明治34年 20㎝強で硝子玉、石材玉、象牙銀玉、霞朱玉など、彩色を施したものあり、曲り30㎝、銀象嵌、銀張象嵌

明治35年 曲げ木彫刻として40㎝弱になるもの、細形に彫刻を施す、色彩は黒、紫檀色、鼠色、淡黄色

明治36年 接合式手元の登用、材料は骨、象牙、木製、黒檀、紫檀などを接合

明治35,6年頃 棕梠竹に蝶貝の細工物を施したものが流行、内地向け男物

※棕梠竹とは、中国南部・南西部が原産地、古典園芸植物として多品種ある

明治38年 象牙張式、黄蝶張式、接合式、白蝶貝張り、など、10㎝弱

明治40年 舶来模倣時代、木製品に骨やガラスの頭細工を付したもの、10㎝弱。斜め曲げ(直線と曲げの中間)に金、銀などの細工をしたもの、頭には装飾をしてない

明治40年頃 紳士物は棕梠竹の木ブチのラッパ付、婦人物はネヂの木の延べの一文字や大上りが流行

※ネジキとは、ツツジ科の落葉樹、成長に伴って螺旋状にねじれることから名がつく

明治44,5年頃 黒檀の手元に中棒を継いで蝶貝の細工をしたものが流行、長さは約50㎝手元の握り中棒の大きさ、太さは1.5㎝程

※黒檀とは、カキノキ科カキノキ属の熱帯性常緑高木の数種の総称、非常に重く硬い木

※蝶貝とは、白蝶貝などの別名、殻はボタンや工芸品の材料になる

大正2年 尺二式直線形のものに草花を書き、又は彫刻をする、握り太、六角又は四角、丸型が登場

大正3年 握り手に変化が見られ、各種の細工や加工が入念にされる

大正4年 頭に彫刻をしたもの、木版、象牙などに彫刻や蒔書をする

女性物は大正10年頃まで非常に売れ行きが良かった

手元は時間が経過するほどに短くなってきた。

大正7,8年頃 ズンドの流行

大正中期 長さ21~30㎝弱、木製品が多数、紫檀、黒檀、タガヤサン。大正12年以降は手元がだんだん短くなっている。合成樹脂、透明、セルロイド製品、合成金製、ジュラルミン、黄銅製、メッキ製、ニューム製が流行

※タガヤサンとは、マメ科ジャケツイバラ亜科の広葉樹。東南アジア原産、木材は硬く、耐久性がある。
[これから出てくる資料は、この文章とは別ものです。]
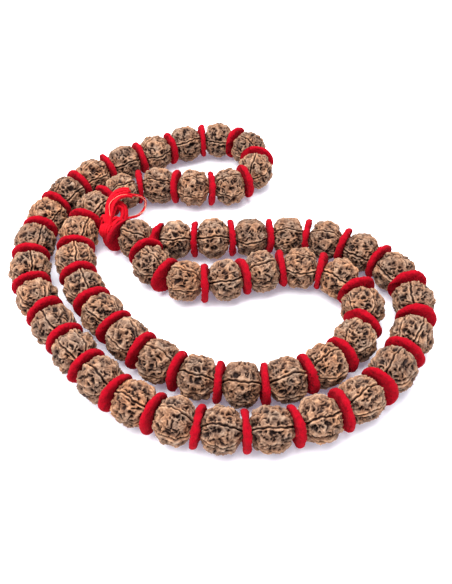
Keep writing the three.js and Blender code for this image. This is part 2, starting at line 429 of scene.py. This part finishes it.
def node(tree, kind, **settings):
    made = tree.nodes.new(kind)
    for key, value in settings.items():
        if key in made.inputs:
            made.inputs[key].default_value = value
        else:
            setattr(made, key, value)
    return made


def color_ramp(tree, stops):
    made = tree.nodes.new("ShaderNodeValToRGB")
    elements = made.color_ramp.elements
    while len(elements) < len(stops):
        elements.new(0.5)
    for element, (place, color) in zip(elements, stops):
        element.position = place
        element.color = (*color, 1)
    return made


def mixed(tree, blend, factor, first, second):
    made = tree.nodes.new("ShaderNodeMix")
    made.data_type = "RGBA"
    made.blend_type = blend
    for socket, value in ((made.inputs[0], factor), (made.inputs[6], first), (made.inputs[7], second)):
        if isinstance(value, bpy.types.NodeSocket):
            tree.links.new(value, socket)
        else:
            socket.default_value = value
    return made.outputs[2]


def noise(tree, scale, detail, roughness=0.6, distortion=0.0):
    place = tree.nodes.new("ShaderNodeTexCoord")
    made = node(tree, "ShaderNodeTexNoise", Scale=scale, Detail=detail, Roughness=roughness,
                Distortion=distortion)
    tree.links.new(place.outputs["Object"], made.inputs["Vector"])
    return made.outputs["Fac"]


def bump(tree, shader, height, strength, distance):
    made = node(tree, "ShaderNodeBump", Strength=strength, Distance=distance)
    tree.links.new(height, made.inputs["Height"])
    tree.links.new(made.outputs["Normal"], shader.inputs["Normal"])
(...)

昭和5,6年頃 学生男物用として棕梠竹の中棒継のものがとてもよく売れた

昭和6,7年頃 セルロイドちょい曲り長さ約12㎝のものでクサリ付きや紐付きが流行する

※セルロイドとは、世界初の高分子プラスチック。象牙の代替品として開発され、20世紀前半には生活用品等に多く使われる

昭和の初期 「リス」という樹脂製品で新興製品として大いに用いられた。

昭和14,5年頃 軽合金製が流行する。

※軽合金とは、鋼より軽い合金のこと、アルミニウム、チタンなど

太平洋戦争の直前までの手元の歴史について書かれていました。この頃には様々な材料と趣向を凝らした手元があったようです。
レトロやリバイバルではありませんが、現在にも通じるような手元があればリニューアルした傘として見てみたいものですね。ただし象牙のように今では材料を入手することが難しいものもありますし、技術が途絶えてしまったものもあるかもしれませんね。